New Picture

‘He took my body. He offers me His Spirit. He gives me the treasure of eternal life, taking but also giving: He takes my body so that He may sanctify it, He gives me His Spirit so that He may save me.’ (St John Chrysostom, Homily on the Birth of our Saviour Jesus Christ).

New Picture (1)

Christmas has come to be synonymous with gifts, but St John Chrysostom’s above words, delivered to his congregation at a Christmas service in Antioch in the fourth century A.D., remind us about the greatest divine gift of all. Christmas, the Incarnation of our Lord is God’s gift to humankind. God sent His only begotten Son, to take on our flesh and live on the earth with us so that we, together with Adam could be redeemed.

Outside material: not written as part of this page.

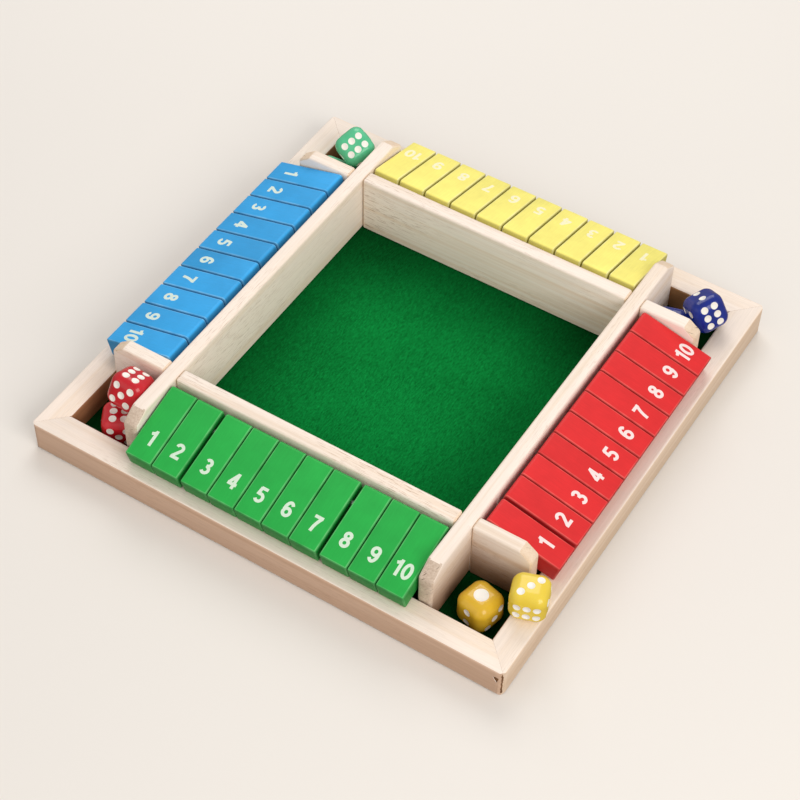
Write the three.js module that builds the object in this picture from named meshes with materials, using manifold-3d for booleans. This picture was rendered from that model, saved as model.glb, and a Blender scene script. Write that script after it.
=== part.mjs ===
// Four-player shut the box game: a mitred tray, four rod-hung rows of flip tiles and eight dice.
// Millimetres, +Z up, origin on the underside at the centre of the tray. The front is at -Y.

import * as THREE from 'three';
import { mergeVertices } from 'three/addons/utils/BufferGeometryUtils.js';
import { RoundedBoxGeometry } from 'three/addons/geometries/RoundedBoxGeometry.js';
import Module from 'manifold-3d';

const wasm = await Module();
wasm.setup();

// Tray frame: four rails mitred at the corners, with a rebate below for the base panel.
const TRAY_WIDTH = 220;
const RAIL_WIDTH = 12;
const RAIL_HEIGHT = 14.7;
const RAIL_EASE = 1;
const CORNER_RADIUS = 2.5;
const MITRE_GROOVE = 0.25;
const REBATE_WIDTH = 6;
const PANEL_THICKNESS = 2.6;
const FELT_THICKNESS = 0.8;

// Upright boards: two full-length partitions, two walls between them and four short dividers.
const BOARD_TOP = 32.5;
const WALL_THICKNESS = 6.5;
const GUTTER_WIDTH = 26.5;
const DIVIDER_THICKNESS = 6.2;
const DIVIDER_INSET = 1;
const DIVIDER_ROOT = 0.5;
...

Why did God have to send His Son to live amongst us since God is omnipresent? St John Chrysostom together with the other Fathers of our Church, teach us that Christ’s visitation as a human being, His personal visit to the children of our fallen ancestor Adam, was an essential part of God’s divine plan for our salvation. Out of His immense good will, He wished to restore the original relationship humanity shared with God, but had been lost when Adam disobeyed. In the Garden of Eden, Adam had a very close relationship with God. He experienced God’s love and had no sense of fear of Him until only after he had sinned. For the sin of disobedience, Adam was exiled from Eden, living thereafter with the constant sense of having lost the presence of God, the loving Father. And the Father continued to care for Adam and his offspring, waiting for the right time to come and visit, and live amongst His people so that this first relationship could be restored in a more perfect way.

The sons of Adam also waited. In the Old Testament we read about Abraham, and in the beginning of the New Testament we are introduced to Simeon. Both of these righteous men wished to see God’s Day, the Day of the Incarnation. They anticipated it prophetically, and when it finally came they were glad, in the same way that the Magi and the humble shepherds saw the Christ Child in the manger and realised God’s great gift to humankind. This Child was ‘God

[who] appeared to men, taking our form and deifying that which He assumed.’[1] This great mystery surpasses interpretation, and yet it has given us the gift of hope. How blessed are those who hope in the Lord, St Nectarios tells us, for ‘they bless the Most High, their Redeemer, and sanctify ‘His holy name’. They hope, and cry to God from the bottom of their hearts: ‘Lord, when shall I come and appear before your face?’’[2] Such blessed souls no longer fear, because they have realised the depth of the mystery of our redemption through the incarnation of God’s Son, our Lord Jesus Christ. His Crucifixion and Resurrection destroyed the power of death and the devil and so cast out the fear that we had all inherited from Adam’s sin. May we realise God’s great gift to us this Christmas and live a life worthy of such an immeasurable blessing!

 

[1] E-matins, Great Hours, Idiomela mode pl. 4.

[2] St Nectarios Teachings” in Voice of the Fathers, 32 ed, Iera Moni Paraklitou, Oropos, 2010, p.11.